◆ Requirements ◆
Here are some records; return them all exactly.

>>>>

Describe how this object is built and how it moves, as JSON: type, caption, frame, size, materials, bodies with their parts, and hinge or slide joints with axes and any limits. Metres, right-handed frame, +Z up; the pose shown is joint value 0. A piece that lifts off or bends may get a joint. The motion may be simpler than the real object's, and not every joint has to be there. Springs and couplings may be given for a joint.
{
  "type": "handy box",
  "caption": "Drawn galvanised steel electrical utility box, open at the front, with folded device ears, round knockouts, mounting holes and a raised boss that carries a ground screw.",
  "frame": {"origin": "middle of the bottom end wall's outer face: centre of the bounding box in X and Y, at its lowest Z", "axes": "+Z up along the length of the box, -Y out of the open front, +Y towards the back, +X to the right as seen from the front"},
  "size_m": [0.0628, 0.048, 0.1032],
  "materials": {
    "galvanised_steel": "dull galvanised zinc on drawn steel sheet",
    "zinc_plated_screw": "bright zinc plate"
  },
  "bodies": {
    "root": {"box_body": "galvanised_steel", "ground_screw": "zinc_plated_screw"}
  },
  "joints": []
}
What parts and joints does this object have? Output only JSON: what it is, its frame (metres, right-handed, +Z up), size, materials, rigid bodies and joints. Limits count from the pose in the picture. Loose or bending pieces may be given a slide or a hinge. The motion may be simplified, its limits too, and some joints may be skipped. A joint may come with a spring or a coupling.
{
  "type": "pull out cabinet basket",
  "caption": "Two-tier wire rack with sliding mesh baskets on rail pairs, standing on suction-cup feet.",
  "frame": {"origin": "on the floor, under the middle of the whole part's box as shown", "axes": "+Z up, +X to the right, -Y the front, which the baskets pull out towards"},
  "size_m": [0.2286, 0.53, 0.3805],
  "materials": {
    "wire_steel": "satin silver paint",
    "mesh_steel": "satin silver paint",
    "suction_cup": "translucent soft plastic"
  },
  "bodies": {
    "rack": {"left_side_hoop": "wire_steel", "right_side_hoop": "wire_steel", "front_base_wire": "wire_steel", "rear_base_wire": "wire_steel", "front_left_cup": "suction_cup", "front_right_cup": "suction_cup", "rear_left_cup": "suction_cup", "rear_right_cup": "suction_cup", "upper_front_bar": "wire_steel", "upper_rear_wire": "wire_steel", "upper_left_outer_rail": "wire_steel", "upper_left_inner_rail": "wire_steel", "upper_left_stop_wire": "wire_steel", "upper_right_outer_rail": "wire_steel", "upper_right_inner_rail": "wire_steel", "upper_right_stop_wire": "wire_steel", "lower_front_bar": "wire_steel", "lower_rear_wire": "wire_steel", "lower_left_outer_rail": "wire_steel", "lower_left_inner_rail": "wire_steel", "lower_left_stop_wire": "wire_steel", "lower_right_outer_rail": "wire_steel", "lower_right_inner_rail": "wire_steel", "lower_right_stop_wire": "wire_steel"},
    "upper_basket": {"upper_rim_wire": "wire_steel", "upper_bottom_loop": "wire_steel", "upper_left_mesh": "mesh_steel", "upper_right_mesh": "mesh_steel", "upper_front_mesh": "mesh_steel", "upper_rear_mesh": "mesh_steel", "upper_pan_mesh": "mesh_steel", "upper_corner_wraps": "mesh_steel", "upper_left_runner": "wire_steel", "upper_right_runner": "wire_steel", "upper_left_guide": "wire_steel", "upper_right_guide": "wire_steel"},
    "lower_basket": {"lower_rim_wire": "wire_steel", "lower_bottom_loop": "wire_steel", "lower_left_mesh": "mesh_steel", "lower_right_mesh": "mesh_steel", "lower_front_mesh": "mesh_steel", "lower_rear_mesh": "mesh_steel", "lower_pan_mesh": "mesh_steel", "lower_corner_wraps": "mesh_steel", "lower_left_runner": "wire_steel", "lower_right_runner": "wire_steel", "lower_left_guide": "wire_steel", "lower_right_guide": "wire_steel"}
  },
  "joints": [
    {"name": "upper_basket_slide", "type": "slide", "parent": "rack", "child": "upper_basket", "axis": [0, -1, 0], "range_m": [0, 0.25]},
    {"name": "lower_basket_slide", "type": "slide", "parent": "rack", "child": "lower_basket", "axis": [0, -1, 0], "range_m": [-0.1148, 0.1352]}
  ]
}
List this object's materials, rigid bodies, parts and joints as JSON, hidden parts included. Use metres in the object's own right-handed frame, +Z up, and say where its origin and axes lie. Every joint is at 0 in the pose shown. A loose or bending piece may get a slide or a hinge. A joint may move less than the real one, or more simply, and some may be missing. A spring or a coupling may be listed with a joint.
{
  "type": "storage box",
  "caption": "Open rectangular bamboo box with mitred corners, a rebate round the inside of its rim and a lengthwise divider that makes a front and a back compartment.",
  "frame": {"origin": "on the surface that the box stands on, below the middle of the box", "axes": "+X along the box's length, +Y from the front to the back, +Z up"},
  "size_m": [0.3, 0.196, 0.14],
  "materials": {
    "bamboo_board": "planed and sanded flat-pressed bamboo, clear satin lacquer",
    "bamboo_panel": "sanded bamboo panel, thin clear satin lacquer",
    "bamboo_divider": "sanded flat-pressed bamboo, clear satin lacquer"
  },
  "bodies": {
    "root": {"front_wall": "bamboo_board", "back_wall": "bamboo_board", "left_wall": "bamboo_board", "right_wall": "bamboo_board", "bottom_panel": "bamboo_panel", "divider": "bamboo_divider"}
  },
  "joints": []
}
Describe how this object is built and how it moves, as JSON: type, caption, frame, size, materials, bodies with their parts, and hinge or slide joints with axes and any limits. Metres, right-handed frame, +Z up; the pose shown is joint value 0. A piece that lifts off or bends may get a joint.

<<<<

◆ The response ◆
Describe how this object is built and how it moves, as JSON: type, caption, frame, size, materials, bodies with their parts, and hinge or slide joints with axes and any limits. Metres, right-handed frame, +Z up; the pose shown is joint value 0. A piece that lifts off or bends may get a joint. The motion may be simpler than the real object's, and not every joint has to be there. Springs and couplings may be given for a joint.
{
  "type": "handy box",
  "caption": "Drawn galvanised steel electrical utility box, open at the front, with folded device ears, round knockouts, mounting holes and a raised boss that carries a ground screw.",
  "frame": {"origin": "middle of the bottom end wall's outer face: centre of the bounding box in X and Y, at its lowest Z", "axes": "+Z up along the length of the box, -Y out of the open front, +Y towards the back, +X to the right as seen from the front"},
  "size_m": [0.0628, 0.048, 0.1032],
  "materials": {
    "galvanised_steel": "dull galvanised zinc on drawn steel sheet",
    "zinc_plated_screw": "bright zinc plate"
  },
  "bodies": {
    "root": {"box_body": "galvanised_steel", "ground_screw": "zinc_plated_screw"}
  },
  "joints": []
}
What parts and joints does this object have? Output only JSON: what it is, its frame (metres, right-handed, +Z up), size, materials, rigid bodies and joints. Limits count from the pose in the picture. Loose or bending pieces may be given a slide or a hinge. The motion may be simplified, its limits too, and some joints may be skipped. A joint may come with a spring or a coupling.
{
  "type": "pull out cabinet basket",
  "caption": "Two-tier wire rack with sliding mesh baskets on rail pairs, standing on suction-cup feet.",
  "frame": {"origin": "on the floor, under the middle of the whole part's box as shown", "axes": "+Z up, +X to the right, -Y the front, which the baskets pull out towards"},
  "size_m": [0.2286, 0.53, 0.3805],
  "materials": {
    "wire_steel": "satin silver paint",
    "mesh_steel": "satin silver paint",
    "suction_cup": "translucent soft plastic"
  },
  "bodies": {
    "rack": {"left_side_hoop": "wire_steel", "right_side_hoop": "wire_steel", "front_base_wire": "wire_steel", "rear_base_wire": "wire_steel", "front_left_cup": "suction_cup", "front_right_cup": "suction_cup", "rear_left_cup": "suction_cup", "rear_right_cup": "suction_cup", "upper_front_bar": "wire_steel", "upper_rear_wire": "wire_steel", "upper_left_outer_rail": "wire_steel", "upper_left_inner_rail": "wire_steel", "upper_left_stop_wire": "wire_steel", "upper_right_outer_rail": "wire_steel", "upper_right_inner_rail": "wire_steel", "upper_right_stop_wire": "wire_steel", "lower_front_bar": "wire_steel", "lower_rear_wire": "wire_steel", "lower_left_outer_rail": "wire_steel", "lower_left_inner_rail": "wire_steel", "lower_left_stop_wire": "wire_steel", "lower_right_outer_rail": "wire_steel", "lower_right_inner_rail": "wire_steel", "lower_right_stop_wire": "wire_steel"},
    "upper_basket": {"upper_rim_wire": "wire_steel", "upper_bottom_loop": "wire_steel", "upper_left_mesh": "mesh_steel", "upper_right_mesh": "mesh_steel", "upper_front_mesh": "mesh_steel", "upper_rear_mesh": "mesh_steel", "upper_pan_mesh": "mesh_steel", "upper_corner_wraps": "mesh_steel", "upper_left_runner": "wire_steel", "upper_right_runner": "wire_steel", "upper_left_guide": "wire_steel", "upper_right_guide": "wire_steel"},
    "lower_basket": {"lower_rim_wire": "wire_steel", "lower_bottom_loop": "wire_steel", "lower_left_mesh": "mesh_steel", "lower_right_mesh": "mesh_steel", "lower_front_mesh": "mesh_steel", "lower_rear_mesh": "mesh_steel", "lower_pan_mesh": "mesh_steel", "lower_corner_wraps": "mesh_steel", "lower_left_runner": "wire_steel", "lower_right_runner": "wire_steel", "lower_left_guide": "wire_steel", "lower_right_guide": "wire_steel"}
  },
  "joints": [
    {"name": "upper_basket_slide", "type": "slide", "parent": "rack", "child": "upper_basket", "axis": [0, -1, 0], "range_m": [0, 0.25]},
    {"name": "lower_basket_slide", "type": "slide", "parent": "rack", "child": "lower_basket", "axis": [0, -1, 0], "range_m": [-0.1148, 0.1352]}
  ]
}
List this object's materials, rigid bodies, parts and joints as JSON, hidden parts included. Use metres in the object's own right-handed frame, +Z up, and say where its origin and axes lie. Every joint is at 0 in the pose shown. A loose or bending piece may get a slide or a hinge. A joint may move less than the real one, or more simply, and some may be missing. A spring or a coupling may be listed with a joint.
{
  "type": "storage box",
  "caption": "Open rectangular bamboo box with mitred corners, a rebate round the inside of its rim and a lengthwise divider that makes a front and a back compartment.",
  "frame": {"origin": "on the surface that the box stands on, below the middle of the box", "axes": "+X along the box's length, +Y from the front to the back, +Z up"},
  "size_m": [0.3, 0.196, 0.14],
  "materials": {
    "bamboo_board": "planed and sanded flat-pressed bamboo, clear satin lacquer",
    "bamboo_panel": "sanded bamboo panel, thin clear satin lacquer",
    "bamboo_divider": "sanded flat-pressed bamboo, clear satin lacquer"
  },
  "bodies": {
    "root": {"front_wall": "bamboo_board", "back_wall": "bamboo_board", "left_wall": "bamboo_board", "right_wall": "bamboo_board", "bottom_panel": "bamboo_panel", "divider": "bamboo_divider"}
  },
  "joints": []
}
Describe how this object is built and how it moves, as JSON: type, caption, frame, size, materials, bodies with their parts, and hinge or slide joints with axes and any limits. Metres, right-handed frame, +Z up; the pose shown is joint value 0. A piece that lifts off or bends may get a joint.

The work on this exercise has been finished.